A year after the twins died, another girl was born, whom they named Susanna, Jr. (the first Susanna, Jr. had died earlier). With her three children, Samuel, Emilia, and Susanna, Mrs. Wesley set up eight rules for her home. Do you think these would be good rules for your home?

1) If a child who did wrong admitted it and repented, he or she would not be spanked.

2) No lying, stealing, disobeying, quarreling, or fighting was allowed to pass unpunished.

3) No child was paddled twice for the same offense. If the child repented, the sin was forgiven and not brought up again.

4) Every time a child performed a good deed, especially when showing initiative (doing it before he or she was asked), the child was praised, and often rewarded.

5) When a child did a good deed wanting to please, but it was not done right, Mrs. Wesley praised the intentions, and taught the child how to do it better.

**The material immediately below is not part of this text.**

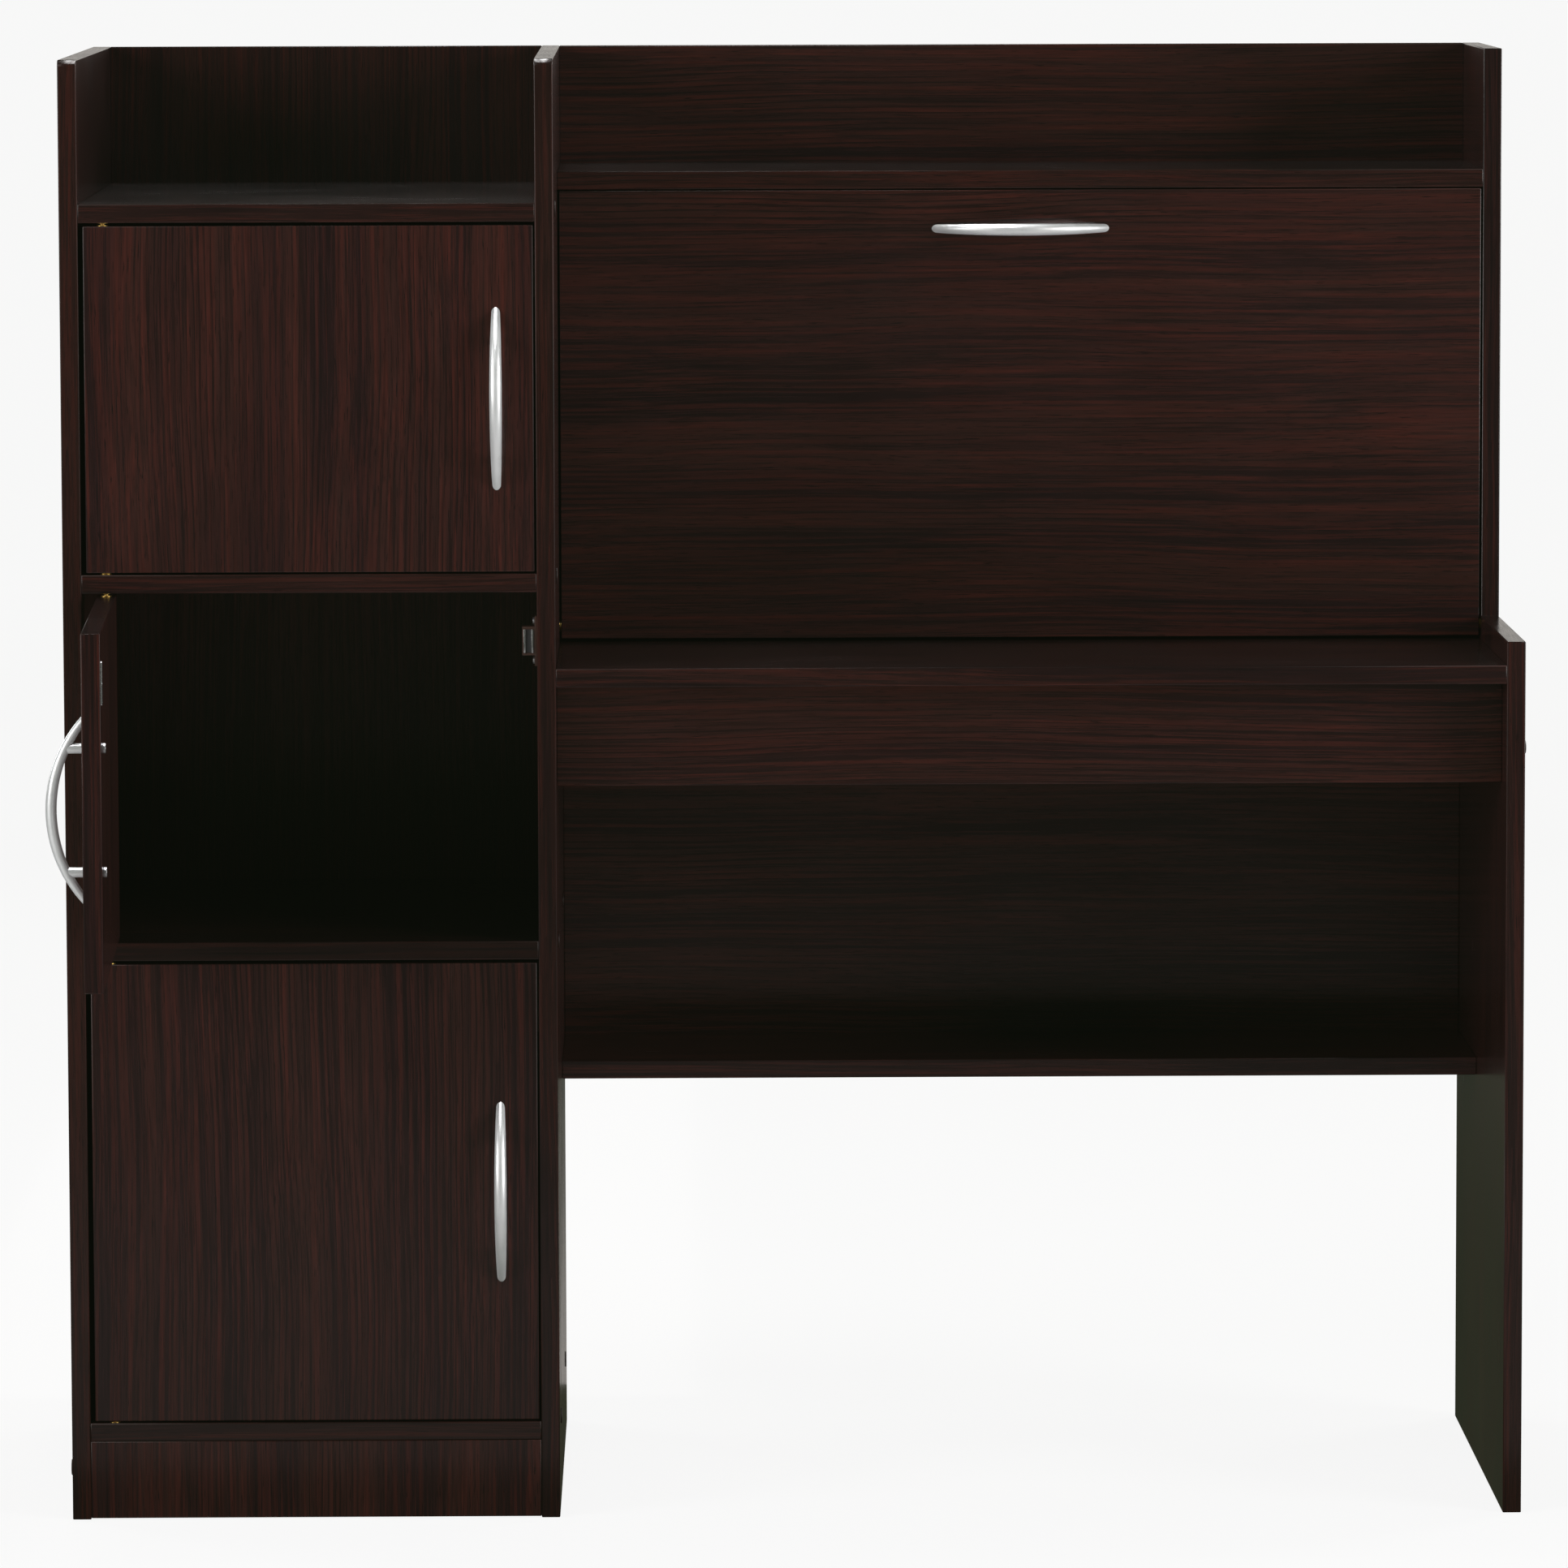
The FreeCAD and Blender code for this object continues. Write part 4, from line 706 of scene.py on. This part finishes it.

6) The rights of ownership were strictly honoured. Even a pin, or coin borrowed without the owner's permission had to be returned and the borrower punished.

7) Promises had to be kept, and gifts given could not be taken back.

8) No girl was taught to work or sew until she could first read very well.

To Susanna Wesley, discipline was "strength guided by kindness." She wrote, "When a child turned a year old they were taught to fear the rod and to cry softly, by which means they escaped abundance of correction which they might otherwise have had, and that most odious noise of crying of children was rarely heard in the house, but the family usually lived in as much quietness as if there had not been a child among them." She also wrote concerning the will of a child, "In order to form the minds of children, the first thing to be done is to conquer their will and bring them to an obedient temper. To inform the understanding is a work of time, and must with children proceed by slow degrees, as they are able to bear it; but the subjecting the will is a thing that must be done at once, and the sooner the better, for by neglecting timely correction they will contract a stubbornness and obstinacy which are hardly ever after conquered, and never without using such severity as would be as painful to me as to the child . . . Self-will is the root of all sin and misery . . ."

Would you like to grow up in Susanna Wesley's home? Yet each of her 19 children who survived honoured and loved his mother for her investment in his life. One reason for this was her individual time spent with each child. Each child had a time slot one evening a week during which Mrs. Wesley would talk alone with him or her about something of interest. These special times probably did more to influence the lives of her children than any of the other principles. They knew she loved them and that she wanted to know what they were thinking or what problems they were facing.

So, in spite of the obstacles of poor health, persecution, and a husband gone much of the time, Mrs. Wesley was still able to use these principles to successfully mold the lives of her children in the ways of God.